In Review: “Unknown Soldiers” by Vaino Linna

Daniel Goulden reviews a book "so good it hurts to read."

In November 1939, the Soviet Union invaded Finland in hopes of annexing Karelia, a strip of forested lands on the border of Finland. It wanted Karelia as a buffer to safeguard nearby Leningrad. Finland fought back fiercely, but ultimately had to surrender portions of its Eastern Lands. Two years later, in June 1941 (when the Nazis broke the Molotov-Ribbentrop pact), Finland was trapped between two authoritarian regimes. Allying itself with Nazi Germany, Finland entered the war against the Soviet Union and attempted to regain the territory lost during the Winter War.

The novel Unknown Soldiers by Vaino Linna presents the morally ambitious events of the Continuation War. The story follows a company of soldiers, some excessively patriotic—and others considerably less so—as they march through the forests of Karelia. The perspective seamlessly switches from character to character, so the reader witnesses the war from multiple perspectives. Despite their differences, each character quickly realizes that the war is horrifying and pointless. The only characters who do not realize this ostensible truth of war are the deluded officers, more concerned about medals and careers than the lives of their men.

As the novel progresses, we learn more about these soldiers, and we begin to feel the same bonds of camaraderie they feel towards each other. There is Koskela, their commander, who does not care about his promotions but only the wellbeing of his men; Lahtinen, the communist, constantly preaching about the proletariat; Rokka, a fast talking insubordinate with the uncanny ability to crack jokes as he takes out enemy machine guns. Linna’s capacity to make these men feel like friends cuts hard when we see the horrors they must endure and the deaths they inevitably face.

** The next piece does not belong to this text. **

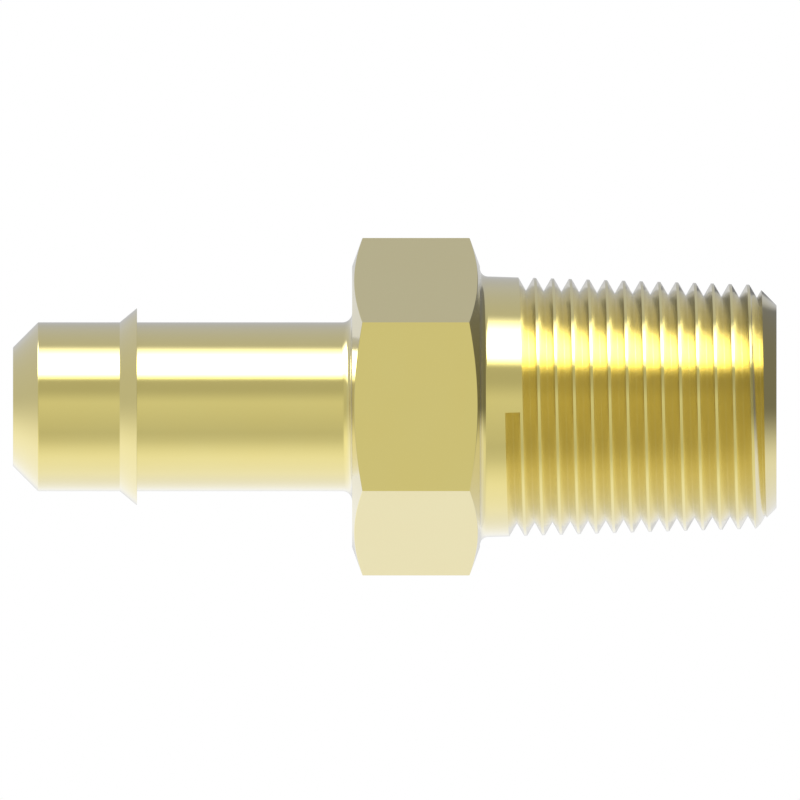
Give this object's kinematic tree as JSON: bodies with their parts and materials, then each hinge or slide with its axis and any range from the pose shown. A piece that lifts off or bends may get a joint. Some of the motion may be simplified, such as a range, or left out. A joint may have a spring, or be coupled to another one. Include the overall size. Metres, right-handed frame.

Unknown Soldiers is a national novel, read in almost every school in Finland, yet Linna’s nationalism is an absurd and destructive force. At the start of the novel, the soldiers foolishly believe that “Germany was tying up the Russian troops so that it would be easy for the Finns to launch an attack on the entirety of the Soviet Union.” He quickly satirizes this ridiculous viewpoint, interjecting: “so great is the power of megalomania.”

To Linna, war is a universal horror, and nationalism is nothing more than a tool used by the powerful to trick young men into fighting (and ultimately dying) for a country that cares more about its land than their lives. Unknown Soldiers forces English-language readers to reflect not just on Finland’s actions during World War II, but on their misguided patriotism.. In this sense Linna has written a national novel that transcends national borders.

In translation, Linna’s novel takes on greater complexity. Translator Liesl Yamaguchi successfully transfers the uniqueness of each soldier’s dialogue into English. Some characters are country bumpkins who speak with strange accents and talk in circles. Others speak with an arrogance that slowly degrades into sarcasm as the war goes on. One soldier totes a bow and arrow to annoy his superiors, speaking with a ridiculously over-the-top nationalist air. Yamaguchi is even more successful in capturing the sarcasm and cynicism of Linna’s narration. This is how a beloved character dies: “His body shook for a long time as a shower of machine-gun fire tore through it. [The Sergeant] was a happy-go-lucky kind of guy.” The prose is short, direct, and to the point, and Yamaguchi renders it into an English so good it hurts to read.

Unknown Soldiers shows the reader the horror, chaos, and ultimate futility of war. As we watch beloved characters die without cause, and the survivors become increasingly traumatized, we realize intimately the idiocy of fighting for a small strip of land. We also see heroism as nothing more than an instinct to survive: how utterly reprehensible it is to force human beings to confront that instinct. Unknown Soldiers destroys any heroic conception of war we might have, and replaces it with Koskela’s sober realization: “War is no place for a human being.”